Q: How has your footwear performed in the domestic market as compared to international territories?
Gangl: It really depends on the license. Some licenses are very successful internationally and don't work in the U.S. Conversely, properties that are successful in the U.S. usually perform internationally. Penetration and awareness of the license also play an important role.
Q: What are your plans in terms of securing new licenses and building retail relationships?
Gangl: Being on the pulse of the licensing community allows us to review licenses early on so we can secure the rights, assuming the property fits our product category needs. We will continue to work with our retail partners and allow them to challenge us in offering new, innovative product, displays, and other marketing tools.
Diablo: On the licensing side, we want to align with partners that understand the needs of both the retailers and the licensees. It's important that our partners have a clear understanding of how to market their property and product to consumers. As far as we're concerned, forging relationships with these types of partners brings credibility to the license and the type of business model we have created. We aren't necessarily looking to have a laundry list of licenses; rather we are paying special attention to evergreens or new intellectual properties with long-term prospects.

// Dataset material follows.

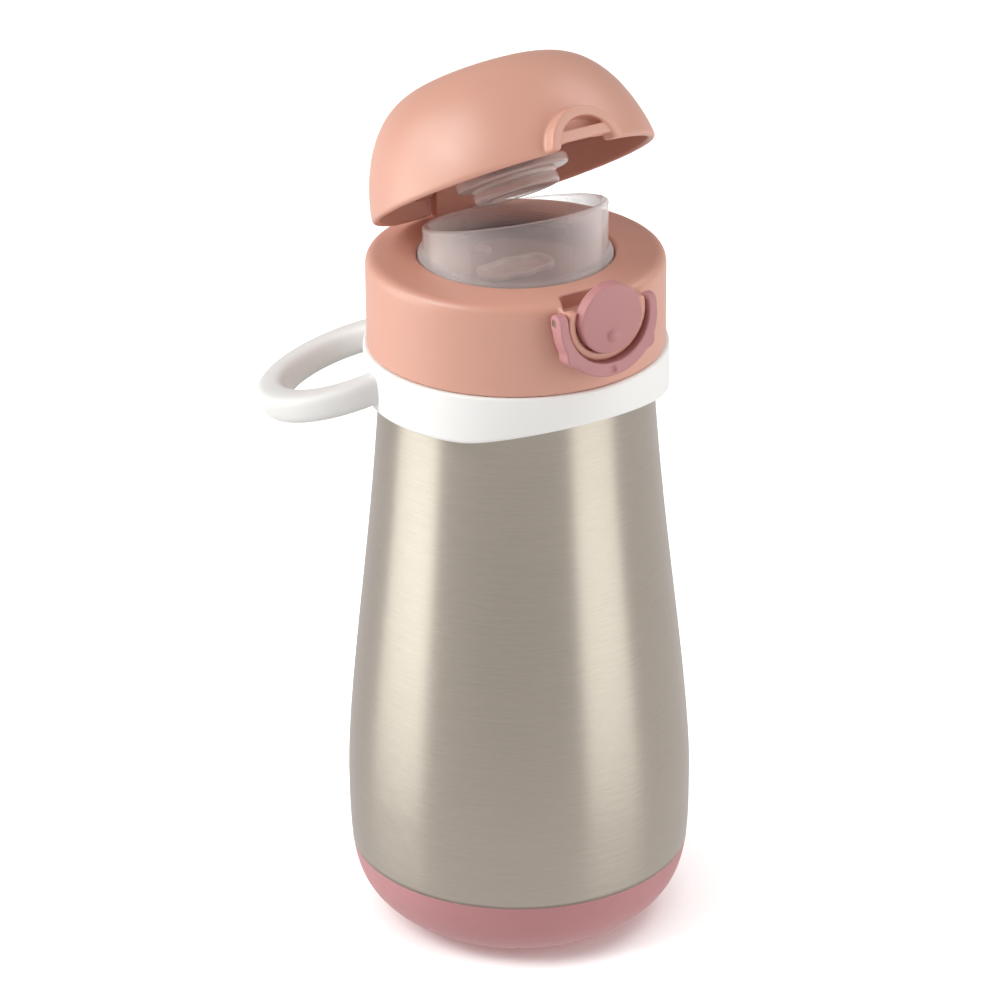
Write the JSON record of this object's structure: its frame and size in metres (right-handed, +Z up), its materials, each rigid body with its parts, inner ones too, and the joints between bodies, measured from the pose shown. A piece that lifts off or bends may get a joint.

Q: What are some of the immediate and long-term growth areas for your business? What can retailers and brand holders do to help?
Gangl: As retail shelf space continues to shrink, our goals are to expand our distribution channels. Since the licensing landscape is highly competitive, licenses should be offered on multiple platforms to gain consumer interest and recognition. Additionally, it's important to allow a license to gain appropriate awareness and exposure before launching licensed products.
Diablo: Under the current retail business climate, I think many retailers are constantly evaluating the amount of floor space they dedicate to licensed entertainment properties and brands. As a result, brand holders need to manage their expectations in terms of their properties and the amount of floor space that's capable of being received at retail.